Welcoming our new Soft Matter Editorial Board Members

We are excited to welcome three new members to the Soft Matter editorial board Gijsje Koenderink (AMOLF), Emanuela Zaccarelli (Sapienza University of Rome), Xuehua Zhang (RMIT University). 

 

Gijsje Koenderink is professor of Biological Soft Matter at the NWO Institute AMOLF in Amsterdam, where she also heads the Systems Biophysics Department. She is furthermore affiliated with the Faculty of Sciences of the Vrije Universiteit Amsterdam. She received her PhD in chemistry from Utrecht University, studying phase behaviour and dynamics in colloidal mixtures, and moved into the field of cell biophysics during her postdoc at Harvard University.

Koenderink’s research focuses on experimental physics of living matter, right at the interface of biophysics and soft condensed matter. Koenderink received several prestigious personals grants including an HFSP Young Investigator grant, NWO-VIDI, and ERC StG grant.

 

 

Emanuela Zaccarelli is a Senior Researcher at the Institute of Complex Systems of the Italian National Research Council (CNR), based at the Physics Department of the Sapienza University of Rome. After graduating in Physics at the same University in 1999, she obtained a PhD in Physical Chemistry from the University College of Dublin, Ireland in 2002.

Emanuela’s main research interests are on phase behavior and dynamic arrest of complex fluids, including colloids with depletion interactions, star polymers, microgels, clays and patchy particles.

She was the first recipient of the Soft Matter Lectureship in 2009 for her studies on gels and glasses in colloidal suspensions.

 

 

Xuehua Zhang completed her PhD in Biomedical Engineering at Shanghai Jiao Tong University.

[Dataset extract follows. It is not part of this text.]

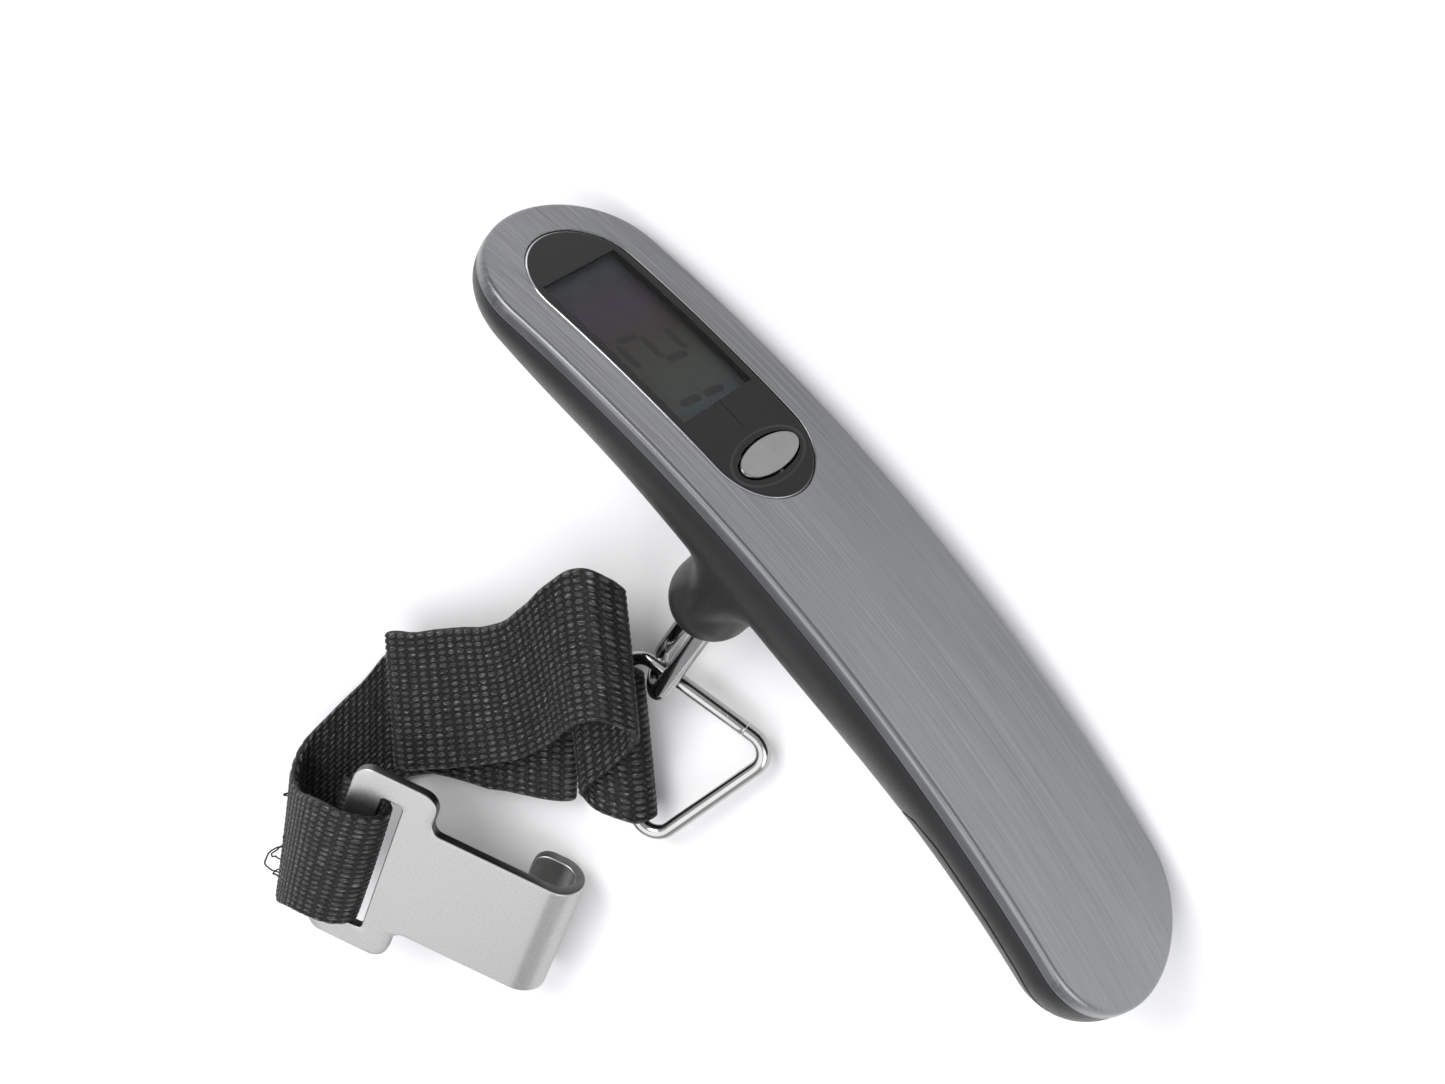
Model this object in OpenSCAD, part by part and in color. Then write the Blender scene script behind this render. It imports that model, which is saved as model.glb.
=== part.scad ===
// Digital luggage scale: an arched handle with a weighing cell inside, a wire eye below it,
// a triangular ring, a folded webbing strap and a stamped steel hook.
// It lies on its side, as it does on a table: +Z is up and z = 0 is the table.
// Millimetres throughout.

/* [Handle] */
// Length of the handle from end to end
handle_len = 143.5; // [135:0.5:150]
// Width of the handle
handle_w = 32.3; // [31:0.1:34]
// Radius that the top face is arched to
arch_r = 285; // [260:1:320]
// Length of each rounded end
cap_len = 14; // [13:0.5:16]
// Depth of the lower shell at its ends
shell_end_d = 13; // [13:0.1:14.5]
// Extra depth of the lower shell at the middle
shell_mid_d = 3.5; // [3:0.1:5]
// Wall of the plastic shells
wall = 1.5; // [1.2:0.1:1.8]
// Height of the steel cover's rim
rim_h = 2.4; // [2:0.1:3]
// Thickness of the cover's sheet steel
sheet_t = 0.6; // [0.5:0.1:0.7]

/* [Display] */
// Distance of the window's centre from the middle of the handle
window_x = 40.3; // [39:0.1:41]
// Length of the display window
window_len = 53; // [50:0.5:54]
// Width of the display window
window_w = 19.8; // [19:0.1:21]
// Distance of the button from the middle of the handle
button_x = 20.8; // [20:0.1:22]
// Length of the oval button, across the handle
button_len = 13.5; // [12:0.1:14]
// Width of the oval button, along the handle
button_w = 5.2; // [4.6:0.1:6]

/* [Weighing cell] */
// Distance of the eye's pin from the middle of the handle
eye_x = 11; // [10.5:0.1:11.5]
// Radius of the round boss under the handle
boss_r = 6.8; // [6.6:0.1:7.2]
// Length of the cell's beam
beam_len = 34; // [32:0.5:35]
// Width of the cell's beam
beam_w = 9; // [8:0.5:10]
// Thickness of the cell's beam
beam_t = 4.5; // [4:0.1:5]

/* [Eye and ring] */
// Radius of the eye's wire
eye_wire_r = 1.45; // [1.3:0.05:1.5]
// Half the distance between the eye's legs
eye_half = 3.9; // [3.7:0.1:4]
// Length of the eye from its pin to its tip
eye_len = 28; // [27:0.1:28.5]
// Radius of the ring's wire
ring_wire_r = 1.2; // [1.1:0.05:1.25]
// Length of the ring's base, between its square corners
ring_base = 36.5; // [36:0.1:38]
// Height of the ring's triangle
ring_height = 25; // [24.5:0.1:25.5]
// Bend radius of the ring's wire
ring_bend = 3.4; // [3:0.1:4]

/* [Strap and hook] */
// Width of the webbing
strap_w = 25; // [24:0.1:25.4]
// Thickness of the webbing
strap_t = 1.5; // [1.2:0.1:1.6]
// Thickness of the hook's plate
hook_t = 1.9; // [1.6:0.1:2]
// Width of the hook's plate
hook_w = 22.8; // [21:0.1:24]
// Length of the hook's plate between its head and its bend
hook_len = 21.6; // [20:0.1:24]
// Outer radius of the hook's bend
hook_bend = 4.8; // [4.5:0.1:5]
// Length of the hook's lip
hook_lip = 5; // [4:0.1:7]
// Length of the hook's head, across the plate
head_len = 36.6; // [34:0.1:38]
// Width of the hook's head, along the plate
head_w = 15; // [14.5:0.1:15.5]
// Length of the slot in the hook's head
slot_len = 27.8; // [27:0.1:29]
// Width of the slot in the hook's head
slot_w = 4; // [3.9:0.1:4.2]

/* [Hidden] */

$fn = 48;
slack = 0.1;

// How the pieces lie: the middle of the handle's face, and the lean about its long axis
lay_angle = 75;
face_place = [0, 0, 19.2];
// The ring's base lies here, turned to this heading and tipped towards its apex
ring_place = [2, 60.8, 4.5];
ring_heading = -39;
ring_tip = 4.6;
// The top of the hook's plate, where its bend starts, and the way that the plate lies
hook_place = [-12.3, 96.9, 11];
hook_turn = [4.4, 11.8, -157.0];
// The whole object moved so that the middle of its footprint is the origin
footprint = [0, -66.06, 0.5];

// Handle
cap_x = handle_len / 2 - cap_len;
nose_len = 30;
nose_x = handle_len / 2 - nose_len;
shell_gap = 0.15;
seam = 0.15;
lens_t = 1.2;
deck_top = sheet_t + 0.05;
deck_t = 1.45;
deck_low = deck_top + deck_t;
skirt_in = 2.6;
skirt_t = 1.1;
skirt_low = 4.4;
mid_fall = 30;

// Display parts, as depths below the face where the liquid-crystal panel lies flat under it
lcd_x = window_x + 5;
lcd_top = 1.8;
lcd_t = 1.8;
lcd_size = [34, 17];
zebra_h = 2.5;
board_top = lcd_top + lcd_t + zebra_h;
board_t = 1;
board_size = [48, 18];
board_end = 15;
switch_w = 6;
switch_t = 2.1;
plunger_t = 0.5;
stem_low = 1.85;

// Weighing cell
beam_top = -11;
beam_x0 = 6;
cell_screw_x = [30, 36];
stud_r = 1.5;
pin_z = -25;
pin_r = 1;
pin_fit = 0.03;
boss_z = -27.6;
boss_bore_r = 5.8;
eye_twist = 36.5;
eye_lean = 9.6;

// Batteries: two AAA cells side by side in the tail
cell_r = 5.25;
cell_len = 44.5;
cell_x = -38.4;
cell_depth = 8.3;
cell_pitch = 10.8;
door_x = -29;

// The door's edge seen from the side: place along the handle and depth below the rim
door_edge = [[door_x, 9.6], [-29.5, 7.6], [-31, 6.1], [-36, 5], [-48, 4.8], [-56, 5.1],
    [-62, 5.9], [-68, 7.2], [-80, 10]];
door_gap = 0.15;

// Each screw post: place in the handle's plan and depth of the seat under the screw's head
post_at = [[64, 0, 8.6], [-10, 9.2, 11], [-10, -9.2, 11]];
screw_tip = 3.6;
post_r = 2.4;
screw_r = 1.1;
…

From July 2014 on she joined RMIT University as an Associate Professor in School of Engineering and in October 2014 she was also appointed as a part-time Professor in Physics of Fluids Group at University of Twente.

Her research topics cover surface nanobubbles and nanodroplets, microwetting, surface forces, spontaneous emulsification, microextraction, self-assembly of colloids, evaporation and dissolution of multicomponent droplets, and bubble dynamics in catalytic reactions.

 

 

We are delighted that they have joined the Soft Matter team!